Dataset extract
-------

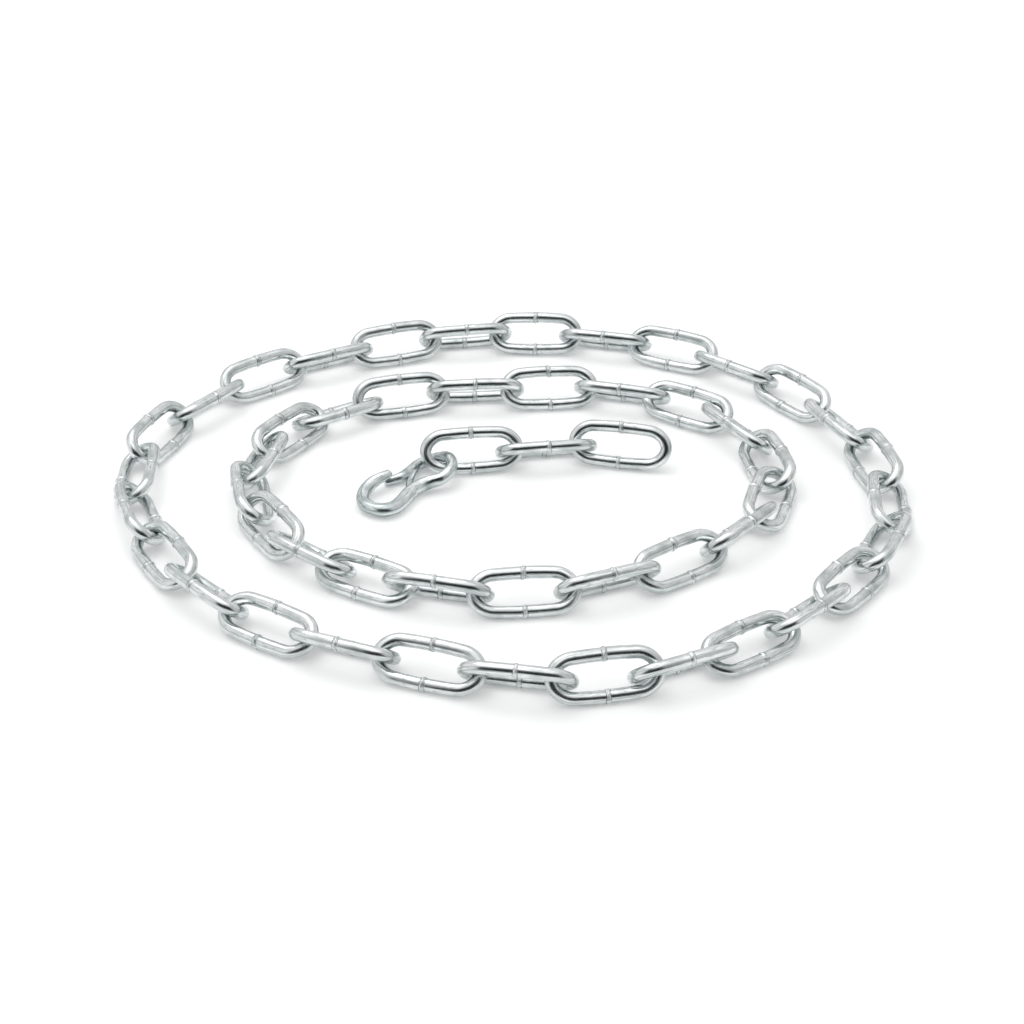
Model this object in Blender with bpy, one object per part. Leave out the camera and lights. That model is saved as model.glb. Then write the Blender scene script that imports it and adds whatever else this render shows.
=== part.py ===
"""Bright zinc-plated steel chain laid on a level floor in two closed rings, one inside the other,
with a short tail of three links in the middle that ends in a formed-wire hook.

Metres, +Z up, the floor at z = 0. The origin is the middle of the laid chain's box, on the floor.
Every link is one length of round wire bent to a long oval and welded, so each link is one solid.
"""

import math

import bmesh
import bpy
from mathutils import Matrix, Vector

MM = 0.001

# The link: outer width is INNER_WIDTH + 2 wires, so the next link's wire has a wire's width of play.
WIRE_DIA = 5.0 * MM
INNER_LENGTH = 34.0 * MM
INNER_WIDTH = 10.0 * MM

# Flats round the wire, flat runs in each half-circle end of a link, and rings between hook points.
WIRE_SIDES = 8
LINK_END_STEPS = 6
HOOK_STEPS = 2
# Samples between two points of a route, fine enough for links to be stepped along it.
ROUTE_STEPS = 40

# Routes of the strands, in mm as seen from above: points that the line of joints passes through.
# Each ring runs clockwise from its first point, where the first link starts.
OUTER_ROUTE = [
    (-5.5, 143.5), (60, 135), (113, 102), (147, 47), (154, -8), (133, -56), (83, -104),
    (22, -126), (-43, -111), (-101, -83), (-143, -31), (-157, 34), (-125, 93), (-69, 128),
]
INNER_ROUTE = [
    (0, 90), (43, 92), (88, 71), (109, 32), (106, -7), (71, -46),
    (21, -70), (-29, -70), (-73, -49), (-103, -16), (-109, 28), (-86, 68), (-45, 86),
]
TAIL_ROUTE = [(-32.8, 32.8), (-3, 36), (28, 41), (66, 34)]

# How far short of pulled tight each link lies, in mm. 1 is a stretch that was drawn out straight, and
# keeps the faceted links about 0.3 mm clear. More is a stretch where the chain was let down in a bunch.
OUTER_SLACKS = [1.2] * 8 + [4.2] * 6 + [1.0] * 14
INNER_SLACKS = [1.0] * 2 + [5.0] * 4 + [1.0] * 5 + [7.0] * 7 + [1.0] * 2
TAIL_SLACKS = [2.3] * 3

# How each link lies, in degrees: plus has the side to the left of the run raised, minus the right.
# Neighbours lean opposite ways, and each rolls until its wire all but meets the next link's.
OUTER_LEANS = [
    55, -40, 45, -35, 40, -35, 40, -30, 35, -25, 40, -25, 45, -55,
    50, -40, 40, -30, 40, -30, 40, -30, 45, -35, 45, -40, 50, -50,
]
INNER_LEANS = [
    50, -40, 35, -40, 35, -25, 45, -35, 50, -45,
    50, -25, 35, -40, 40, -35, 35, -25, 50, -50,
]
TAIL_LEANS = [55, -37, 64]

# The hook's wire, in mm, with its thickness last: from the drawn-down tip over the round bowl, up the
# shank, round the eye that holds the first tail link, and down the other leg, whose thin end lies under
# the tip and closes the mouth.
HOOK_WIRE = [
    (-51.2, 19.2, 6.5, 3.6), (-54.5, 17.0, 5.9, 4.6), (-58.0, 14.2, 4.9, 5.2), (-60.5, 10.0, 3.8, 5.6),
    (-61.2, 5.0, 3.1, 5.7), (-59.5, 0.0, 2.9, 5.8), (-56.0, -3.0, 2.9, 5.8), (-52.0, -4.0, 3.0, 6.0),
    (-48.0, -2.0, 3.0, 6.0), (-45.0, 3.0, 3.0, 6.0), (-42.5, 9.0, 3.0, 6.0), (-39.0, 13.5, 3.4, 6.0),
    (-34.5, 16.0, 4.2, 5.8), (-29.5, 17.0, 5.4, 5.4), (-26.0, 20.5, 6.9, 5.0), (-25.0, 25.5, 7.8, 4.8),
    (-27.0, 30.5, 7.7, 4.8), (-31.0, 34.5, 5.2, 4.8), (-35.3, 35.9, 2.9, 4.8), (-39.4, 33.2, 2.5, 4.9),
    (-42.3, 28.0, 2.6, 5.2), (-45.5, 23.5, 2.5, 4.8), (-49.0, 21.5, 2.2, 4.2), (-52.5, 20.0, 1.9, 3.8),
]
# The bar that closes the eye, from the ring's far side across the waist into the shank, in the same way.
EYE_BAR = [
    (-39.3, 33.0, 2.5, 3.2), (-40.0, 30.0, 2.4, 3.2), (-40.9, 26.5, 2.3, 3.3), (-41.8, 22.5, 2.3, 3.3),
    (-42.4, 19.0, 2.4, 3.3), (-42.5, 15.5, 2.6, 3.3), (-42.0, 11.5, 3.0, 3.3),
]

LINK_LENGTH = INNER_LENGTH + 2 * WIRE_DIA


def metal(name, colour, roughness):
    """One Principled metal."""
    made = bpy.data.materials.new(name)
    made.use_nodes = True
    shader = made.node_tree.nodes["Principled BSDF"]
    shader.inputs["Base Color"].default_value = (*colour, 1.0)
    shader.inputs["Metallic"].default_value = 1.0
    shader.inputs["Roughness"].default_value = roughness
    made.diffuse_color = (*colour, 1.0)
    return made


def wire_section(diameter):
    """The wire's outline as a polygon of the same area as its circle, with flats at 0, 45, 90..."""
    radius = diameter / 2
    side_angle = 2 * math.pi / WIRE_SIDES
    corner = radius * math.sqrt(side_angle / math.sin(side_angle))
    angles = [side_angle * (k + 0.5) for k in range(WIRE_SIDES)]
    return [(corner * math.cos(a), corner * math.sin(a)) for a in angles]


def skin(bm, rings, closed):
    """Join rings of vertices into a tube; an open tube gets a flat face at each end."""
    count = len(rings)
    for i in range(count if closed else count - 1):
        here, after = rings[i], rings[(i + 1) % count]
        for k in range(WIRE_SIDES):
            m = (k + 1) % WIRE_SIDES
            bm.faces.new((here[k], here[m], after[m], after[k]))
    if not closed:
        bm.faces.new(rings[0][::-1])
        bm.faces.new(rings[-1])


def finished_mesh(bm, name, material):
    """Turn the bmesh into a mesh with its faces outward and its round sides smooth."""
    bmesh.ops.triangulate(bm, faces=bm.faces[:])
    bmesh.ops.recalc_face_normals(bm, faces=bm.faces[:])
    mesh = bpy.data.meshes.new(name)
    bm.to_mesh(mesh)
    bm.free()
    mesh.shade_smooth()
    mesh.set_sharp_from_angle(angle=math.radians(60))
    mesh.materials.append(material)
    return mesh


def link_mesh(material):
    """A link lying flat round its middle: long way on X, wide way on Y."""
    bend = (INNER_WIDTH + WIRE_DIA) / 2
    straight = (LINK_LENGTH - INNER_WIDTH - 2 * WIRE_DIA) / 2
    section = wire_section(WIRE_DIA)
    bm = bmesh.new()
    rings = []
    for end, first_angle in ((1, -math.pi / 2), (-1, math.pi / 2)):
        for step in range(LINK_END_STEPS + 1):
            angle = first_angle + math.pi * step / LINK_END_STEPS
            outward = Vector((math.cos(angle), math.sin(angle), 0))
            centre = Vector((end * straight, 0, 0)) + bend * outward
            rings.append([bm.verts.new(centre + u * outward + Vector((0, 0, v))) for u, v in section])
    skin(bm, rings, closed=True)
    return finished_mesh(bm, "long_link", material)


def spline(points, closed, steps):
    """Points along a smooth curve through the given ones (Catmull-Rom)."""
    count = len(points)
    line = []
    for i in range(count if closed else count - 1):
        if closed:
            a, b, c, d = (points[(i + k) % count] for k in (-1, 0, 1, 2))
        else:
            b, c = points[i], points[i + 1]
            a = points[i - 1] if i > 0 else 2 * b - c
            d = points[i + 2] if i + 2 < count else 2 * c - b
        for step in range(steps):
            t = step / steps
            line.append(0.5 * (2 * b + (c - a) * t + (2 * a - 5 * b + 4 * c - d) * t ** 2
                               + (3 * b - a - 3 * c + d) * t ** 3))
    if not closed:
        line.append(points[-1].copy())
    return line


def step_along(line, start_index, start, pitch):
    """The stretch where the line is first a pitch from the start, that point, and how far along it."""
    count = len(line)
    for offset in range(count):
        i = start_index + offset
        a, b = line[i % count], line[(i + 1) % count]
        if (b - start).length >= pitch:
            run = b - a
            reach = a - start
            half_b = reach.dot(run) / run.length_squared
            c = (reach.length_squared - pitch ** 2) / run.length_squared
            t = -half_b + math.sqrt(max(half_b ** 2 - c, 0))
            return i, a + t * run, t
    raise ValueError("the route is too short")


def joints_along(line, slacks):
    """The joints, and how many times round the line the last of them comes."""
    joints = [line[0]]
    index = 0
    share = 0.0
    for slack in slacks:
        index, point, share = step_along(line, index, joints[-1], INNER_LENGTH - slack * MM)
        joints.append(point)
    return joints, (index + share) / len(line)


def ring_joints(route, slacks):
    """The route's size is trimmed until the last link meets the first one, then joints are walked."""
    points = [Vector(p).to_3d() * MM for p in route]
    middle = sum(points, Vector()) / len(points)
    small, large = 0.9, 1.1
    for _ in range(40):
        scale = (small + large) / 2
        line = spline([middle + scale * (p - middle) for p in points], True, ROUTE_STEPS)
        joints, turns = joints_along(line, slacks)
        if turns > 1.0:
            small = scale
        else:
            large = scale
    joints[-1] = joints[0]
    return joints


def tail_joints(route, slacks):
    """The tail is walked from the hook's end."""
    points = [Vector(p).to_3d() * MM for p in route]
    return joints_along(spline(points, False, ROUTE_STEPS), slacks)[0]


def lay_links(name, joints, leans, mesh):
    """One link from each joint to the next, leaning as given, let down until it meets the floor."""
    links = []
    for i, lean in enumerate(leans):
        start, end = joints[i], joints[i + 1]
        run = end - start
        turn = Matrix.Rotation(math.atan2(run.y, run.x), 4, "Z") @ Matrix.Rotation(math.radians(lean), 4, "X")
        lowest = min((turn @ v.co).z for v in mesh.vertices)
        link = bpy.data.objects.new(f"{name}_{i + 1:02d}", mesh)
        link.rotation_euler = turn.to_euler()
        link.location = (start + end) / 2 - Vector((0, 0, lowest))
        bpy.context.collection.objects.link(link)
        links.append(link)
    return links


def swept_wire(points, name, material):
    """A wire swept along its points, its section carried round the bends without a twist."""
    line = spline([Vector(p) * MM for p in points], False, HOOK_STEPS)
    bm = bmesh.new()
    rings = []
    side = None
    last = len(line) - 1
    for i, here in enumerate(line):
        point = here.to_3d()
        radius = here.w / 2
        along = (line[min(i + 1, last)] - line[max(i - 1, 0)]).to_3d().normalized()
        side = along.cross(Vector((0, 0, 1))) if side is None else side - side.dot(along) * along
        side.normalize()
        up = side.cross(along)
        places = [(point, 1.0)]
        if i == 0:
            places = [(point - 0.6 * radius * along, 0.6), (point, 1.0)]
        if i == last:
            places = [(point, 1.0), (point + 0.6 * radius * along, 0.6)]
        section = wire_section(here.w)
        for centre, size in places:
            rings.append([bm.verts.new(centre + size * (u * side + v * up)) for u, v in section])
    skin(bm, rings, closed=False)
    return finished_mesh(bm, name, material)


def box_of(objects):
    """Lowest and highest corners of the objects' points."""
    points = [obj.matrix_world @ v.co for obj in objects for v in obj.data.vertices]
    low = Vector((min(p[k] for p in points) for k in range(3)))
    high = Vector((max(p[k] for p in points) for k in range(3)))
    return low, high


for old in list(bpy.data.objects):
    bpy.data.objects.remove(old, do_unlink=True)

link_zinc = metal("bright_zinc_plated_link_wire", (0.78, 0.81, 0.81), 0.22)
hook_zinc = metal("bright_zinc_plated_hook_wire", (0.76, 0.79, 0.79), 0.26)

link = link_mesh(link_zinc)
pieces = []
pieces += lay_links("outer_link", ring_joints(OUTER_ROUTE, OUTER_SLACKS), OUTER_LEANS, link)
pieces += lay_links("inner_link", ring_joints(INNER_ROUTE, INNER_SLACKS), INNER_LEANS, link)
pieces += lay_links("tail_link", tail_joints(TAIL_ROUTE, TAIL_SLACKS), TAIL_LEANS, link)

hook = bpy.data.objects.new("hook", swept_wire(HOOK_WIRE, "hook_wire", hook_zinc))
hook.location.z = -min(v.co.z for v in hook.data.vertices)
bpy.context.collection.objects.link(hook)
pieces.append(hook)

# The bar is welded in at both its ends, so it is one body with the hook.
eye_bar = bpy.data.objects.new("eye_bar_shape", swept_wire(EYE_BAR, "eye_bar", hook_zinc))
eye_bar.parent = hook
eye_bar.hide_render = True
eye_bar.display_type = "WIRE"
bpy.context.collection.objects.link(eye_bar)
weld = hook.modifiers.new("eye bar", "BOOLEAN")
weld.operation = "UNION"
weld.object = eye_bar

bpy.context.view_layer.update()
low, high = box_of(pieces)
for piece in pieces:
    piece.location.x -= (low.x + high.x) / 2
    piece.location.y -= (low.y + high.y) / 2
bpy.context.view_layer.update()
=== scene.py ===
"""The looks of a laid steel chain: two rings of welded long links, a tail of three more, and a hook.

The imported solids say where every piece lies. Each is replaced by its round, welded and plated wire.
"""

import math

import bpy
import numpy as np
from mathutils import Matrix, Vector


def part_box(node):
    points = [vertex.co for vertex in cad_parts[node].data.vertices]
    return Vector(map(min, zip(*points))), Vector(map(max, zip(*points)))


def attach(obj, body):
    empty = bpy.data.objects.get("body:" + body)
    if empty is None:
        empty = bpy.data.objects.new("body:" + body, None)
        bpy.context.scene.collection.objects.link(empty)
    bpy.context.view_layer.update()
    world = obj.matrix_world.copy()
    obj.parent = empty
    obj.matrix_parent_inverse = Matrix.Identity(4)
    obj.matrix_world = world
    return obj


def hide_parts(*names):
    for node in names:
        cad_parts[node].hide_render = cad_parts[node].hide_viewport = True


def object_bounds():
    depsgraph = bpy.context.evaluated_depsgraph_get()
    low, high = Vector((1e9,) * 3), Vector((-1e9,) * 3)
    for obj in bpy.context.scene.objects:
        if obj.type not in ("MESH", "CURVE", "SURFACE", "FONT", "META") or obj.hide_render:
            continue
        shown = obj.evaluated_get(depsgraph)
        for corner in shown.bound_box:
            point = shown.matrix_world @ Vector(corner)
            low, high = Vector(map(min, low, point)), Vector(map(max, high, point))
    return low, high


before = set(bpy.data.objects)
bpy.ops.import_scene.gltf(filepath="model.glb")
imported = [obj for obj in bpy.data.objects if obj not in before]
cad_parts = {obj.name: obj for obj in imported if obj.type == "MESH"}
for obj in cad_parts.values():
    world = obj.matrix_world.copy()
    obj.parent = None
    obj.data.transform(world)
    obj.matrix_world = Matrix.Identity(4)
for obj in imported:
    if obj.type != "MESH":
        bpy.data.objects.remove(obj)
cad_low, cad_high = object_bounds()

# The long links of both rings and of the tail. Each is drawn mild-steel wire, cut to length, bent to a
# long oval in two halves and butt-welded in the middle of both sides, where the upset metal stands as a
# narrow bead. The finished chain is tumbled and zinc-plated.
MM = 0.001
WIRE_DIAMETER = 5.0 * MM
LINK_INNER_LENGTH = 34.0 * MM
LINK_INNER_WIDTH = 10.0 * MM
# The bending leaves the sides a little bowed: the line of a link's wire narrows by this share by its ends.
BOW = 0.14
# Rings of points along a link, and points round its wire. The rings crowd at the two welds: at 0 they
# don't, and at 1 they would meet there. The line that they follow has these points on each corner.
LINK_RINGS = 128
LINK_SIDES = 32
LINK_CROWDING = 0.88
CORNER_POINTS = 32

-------

What is being asked
Restate word for word only the lines running from the beginning of the data to the line holding "ROUTE_STEPS = 40", both included.

The output
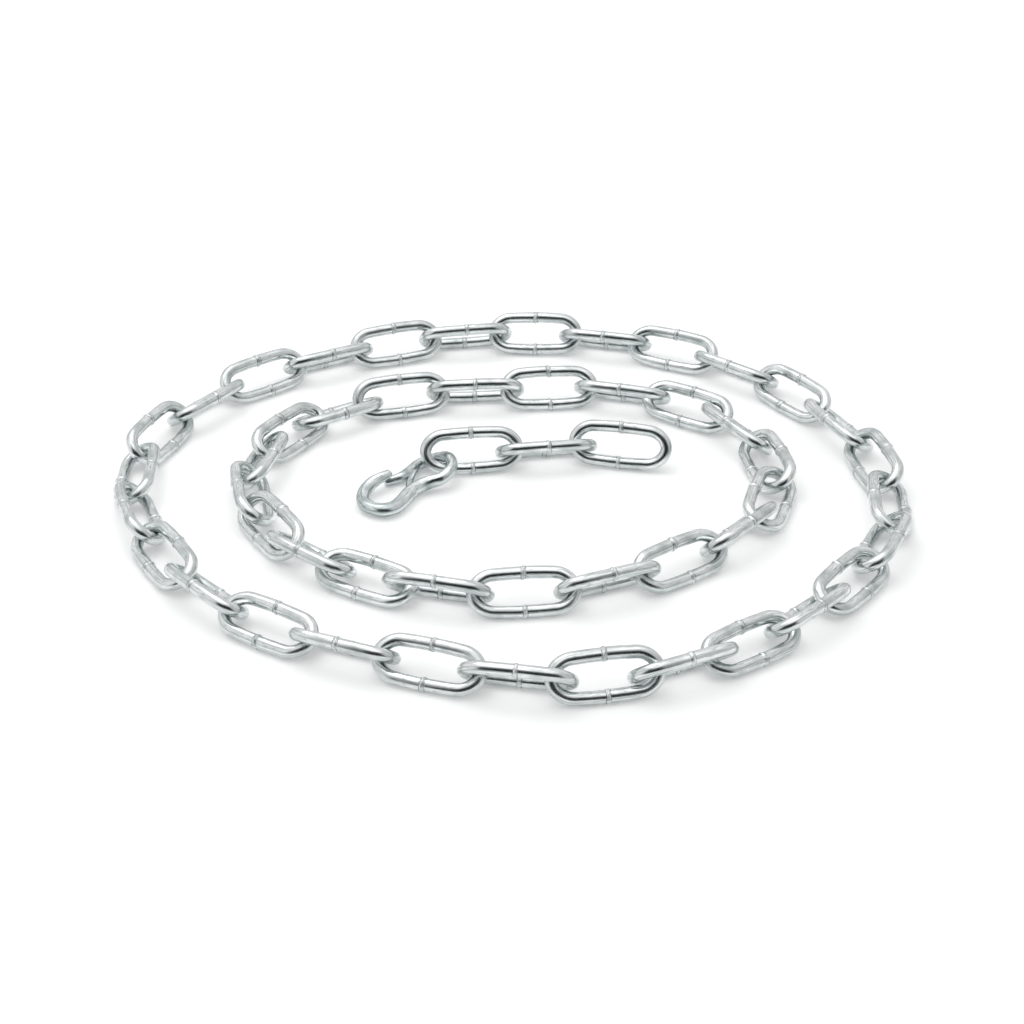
Model this object in Blender with bpy, one object per part. Leave out the camera and lights. That model is saved as model.glb. Then write the Blender scene script that imports it and adds whatever else this render shows.
=== part.py ===
"""Bright zinc-plated steel chain laid on a level floor in two closed rings, one inside the other,
with a short tail of three links in the middle that ends in a formed-wire hook.

Metres, +Z up, the floor at z = 0. The origin is the middle of the laid chain's box, on the floor.
Every link is one length of round wire bent to a long oval and welded, so each link is one solid.
"""

import math

import bmesh
import bpy
from mathutils import Matrix, Vector

MM = 0.001

# The link: outer width is INNER_WIDTH + 2 wires, so the next link's wire has a wire's width of play.
WIRE_DIA = 5.0 * MM
INNER_LENGTH = 34.0 * MM
INNER_WIDTH = 10.0 * MM

# Flats round the wire, flat runs in each half-circle end of a link, and rings between hook points.
WIRE_SIDES = 8
LINK_END_STEPS = 6
HOOK_STEPS = 2
# Samples between two points of a route, fine enough for links to be stepped along it.
ROUTE_STEPS = 40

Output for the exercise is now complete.